Re: [gentoo-user] Re: Bouncing messages

2023-01-22 Thread Peter Humphrey
On Thursday, 19 January 2023 09:30:34 GMT I wrote:

> I'll see it it's my ISP who's bouncing the message.

It looks as though they did reject the mail. I asked them please to let it 
through just this once, and now it's sitting on their server (my ISP's). 
Unfortunately, my local postfix is rejecting it because it's over "a fixed 
limit". I tried turning up the two likely-looking limits in /etc/postfix/
bounce.cf.default, but that just removed the error message - the mail remained 
at my ISP.

What else can I try?

I use fetchmail to collect the POP3 mail and forward it to postfix for dovecot 
to serve as SMTP. This is the first trouble I've had with it and external mail.

-- 
Regards,
Peter.






Re: [gentoo-user] Re: Bouncing messages

2023-01-22 Thread Michael
On Sunday, 22 January 2023 22:33:50 GMT Peter Humphrey wrote:
> On Thursday, 19 January 2023 09:30:34 GMT I wrote:
> > I'll see it it's my ISP who's bouncing the message.
> 
> It looks as though they did reject the mail.

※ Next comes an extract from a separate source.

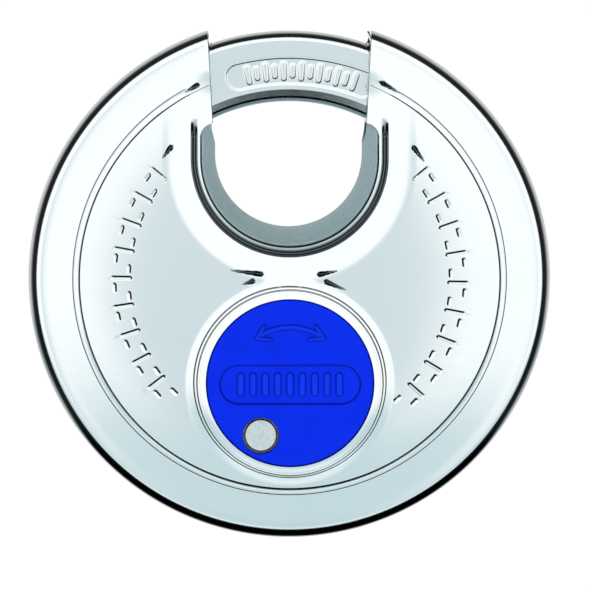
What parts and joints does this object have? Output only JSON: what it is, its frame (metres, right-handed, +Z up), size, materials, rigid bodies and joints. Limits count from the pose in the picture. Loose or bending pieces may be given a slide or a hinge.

I asked them please to let it
> through just this once, and now it's sitting on their server (my ISP's).
> Unfortunately, my local postfix is rejecting it because it's over "a fixed
> limit". I tried turning up the two likely-looking limits in /etc/postfix/
> bounce.cf.default, but that just removed the error message - the mail
> remained at my ISP.
> 
> What else can I try?
> 
> I use fetchmail to collect the POP3 mail and forward it to postfix for
> dovecot to serve as SMTP. This is the first trouble I've had with it and
> external mail.

If you want to try an old school approach, but with a more modern encryption 
method, you could try 'openssl s_client' and then list messages and retrieve 
the one you're interested in.  Something like this:

openssl s_client -connect pop.some_server.com:995 -crlf -starttls pop3

then use server commands[1] as you would over a telnet connection, e.g.

USER peter

PASS s3cr3tPa77

STAT
LIST
RETR 5
DELE 5
QUIT

The TOP command may also be useful if you wish to only check the top few lines 
of a (large) message to decide if you want to retrieve the rest of it.

TOP 5 10

Or if your ISP offer a webmail front end to their server, it should be easier 
to access the message with a browser.